Neutrino emission from the direction of the blazar TXS 0506+056 prior to the IceCube-170922A alert

Neutrino emission from a flaring blazar Neutrinos interact only very weakly with matter, but giant detectors have succeeded in detecting small numbers of astrophysical neutrinos. Aside from a diffuse background, only two individual sources have been identified: the Sun and a nearby supernova in 1987. A multiteam collaboration detected a high-energy neutrino event whose arrival direction was consistent with a known blazar—a type of quasar with a relativistic jet oriented directly along our line of sight. The blazar, TXS 0506+056, was found to be undergoing a gamma-ray flare, prompting an extensive multiwavelength campaign.

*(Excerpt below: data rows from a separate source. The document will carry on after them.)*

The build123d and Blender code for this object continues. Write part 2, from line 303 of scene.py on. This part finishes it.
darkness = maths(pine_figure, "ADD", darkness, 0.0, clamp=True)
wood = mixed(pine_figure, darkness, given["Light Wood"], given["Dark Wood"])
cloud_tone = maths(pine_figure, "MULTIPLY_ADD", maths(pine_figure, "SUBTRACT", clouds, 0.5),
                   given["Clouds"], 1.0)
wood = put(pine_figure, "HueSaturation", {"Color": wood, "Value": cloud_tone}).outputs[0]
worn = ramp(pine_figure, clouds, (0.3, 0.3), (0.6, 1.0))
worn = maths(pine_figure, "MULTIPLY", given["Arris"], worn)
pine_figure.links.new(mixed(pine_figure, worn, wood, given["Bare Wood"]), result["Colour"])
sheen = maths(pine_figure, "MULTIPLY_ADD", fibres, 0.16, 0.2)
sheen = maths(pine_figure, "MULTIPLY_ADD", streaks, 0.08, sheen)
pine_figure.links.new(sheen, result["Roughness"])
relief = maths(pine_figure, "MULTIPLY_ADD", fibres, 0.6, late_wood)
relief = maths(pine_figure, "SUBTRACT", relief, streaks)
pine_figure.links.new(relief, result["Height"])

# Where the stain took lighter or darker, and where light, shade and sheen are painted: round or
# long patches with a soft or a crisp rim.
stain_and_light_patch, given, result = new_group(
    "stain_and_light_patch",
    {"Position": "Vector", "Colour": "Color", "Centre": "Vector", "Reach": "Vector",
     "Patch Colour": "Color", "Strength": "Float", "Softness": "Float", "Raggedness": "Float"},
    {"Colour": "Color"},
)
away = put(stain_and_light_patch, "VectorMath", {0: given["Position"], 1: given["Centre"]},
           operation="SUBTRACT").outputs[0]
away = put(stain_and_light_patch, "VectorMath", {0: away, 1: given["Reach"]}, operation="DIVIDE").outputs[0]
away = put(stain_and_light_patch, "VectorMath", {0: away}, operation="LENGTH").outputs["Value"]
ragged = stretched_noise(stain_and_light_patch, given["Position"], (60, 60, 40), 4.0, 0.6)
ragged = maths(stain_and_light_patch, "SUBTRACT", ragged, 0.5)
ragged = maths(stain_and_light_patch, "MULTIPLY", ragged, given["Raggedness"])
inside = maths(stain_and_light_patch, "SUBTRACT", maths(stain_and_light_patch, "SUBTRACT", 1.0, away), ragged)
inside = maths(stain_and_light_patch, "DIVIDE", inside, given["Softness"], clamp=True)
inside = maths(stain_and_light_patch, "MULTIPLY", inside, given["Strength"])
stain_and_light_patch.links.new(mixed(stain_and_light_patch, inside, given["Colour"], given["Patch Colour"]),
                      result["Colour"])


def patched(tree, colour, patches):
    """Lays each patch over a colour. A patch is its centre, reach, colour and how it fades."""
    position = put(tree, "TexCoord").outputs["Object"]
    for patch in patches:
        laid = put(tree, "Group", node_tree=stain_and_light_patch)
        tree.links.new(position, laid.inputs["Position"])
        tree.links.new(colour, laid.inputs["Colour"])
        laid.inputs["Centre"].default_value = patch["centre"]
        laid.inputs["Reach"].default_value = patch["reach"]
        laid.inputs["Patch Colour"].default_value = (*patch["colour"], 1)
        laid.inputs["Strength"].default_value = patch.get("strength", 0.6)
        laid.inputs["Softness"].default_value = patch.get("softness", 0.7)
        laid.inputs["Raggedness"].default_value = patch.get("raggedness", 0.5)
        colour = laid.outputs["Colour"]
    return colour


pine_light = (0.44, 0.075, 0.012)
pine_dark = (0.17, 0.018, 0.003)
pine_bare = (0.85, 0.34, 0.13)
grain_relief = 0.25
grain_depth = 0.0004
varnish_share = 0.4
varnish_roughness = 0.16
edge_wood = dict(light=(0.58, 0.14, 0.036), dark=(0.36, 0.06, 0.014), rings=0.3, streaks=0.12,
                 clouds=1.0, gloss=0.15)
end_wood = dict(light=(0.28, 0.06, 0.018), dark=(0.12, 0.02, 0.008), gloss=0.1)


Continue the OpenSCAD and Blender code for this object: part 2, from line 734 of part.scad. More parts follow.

Motivated by this discovery, the IceCube collaboration examined lower-energy neutrinos detected over the previous several years, finding an excess emission at the location of the blazar. Thus, blazars are a source of astrophysical neutrinos. Science, this issue p. 147, p. eaat1378 A blazar has been found to be a point source of astrophysical neutrinos, emitted over several years. A high-energy neutrino event detected by IceCube on 22 September 2017 was coincident in direction and time with a gamma-ray flare from the blazar TXS 0506+056. Prompted by this association, we investigated 9.5 years of IceCube neutrino observations to search for excess emission at the position of the blazar. We found an excess of high-energy neutrino events, with respect to atmospheric backgrounds, at that position between September 2014 and March 2015. Allowing for time-variable flux, this constitutes 3.5σ evidence for neutrino emission from the direction of TXS 0506+056, independent of and prior to the 2017 flaring episode. This suggests that blazars are identifiable sources of the high-energy astrophysical neutrino flux.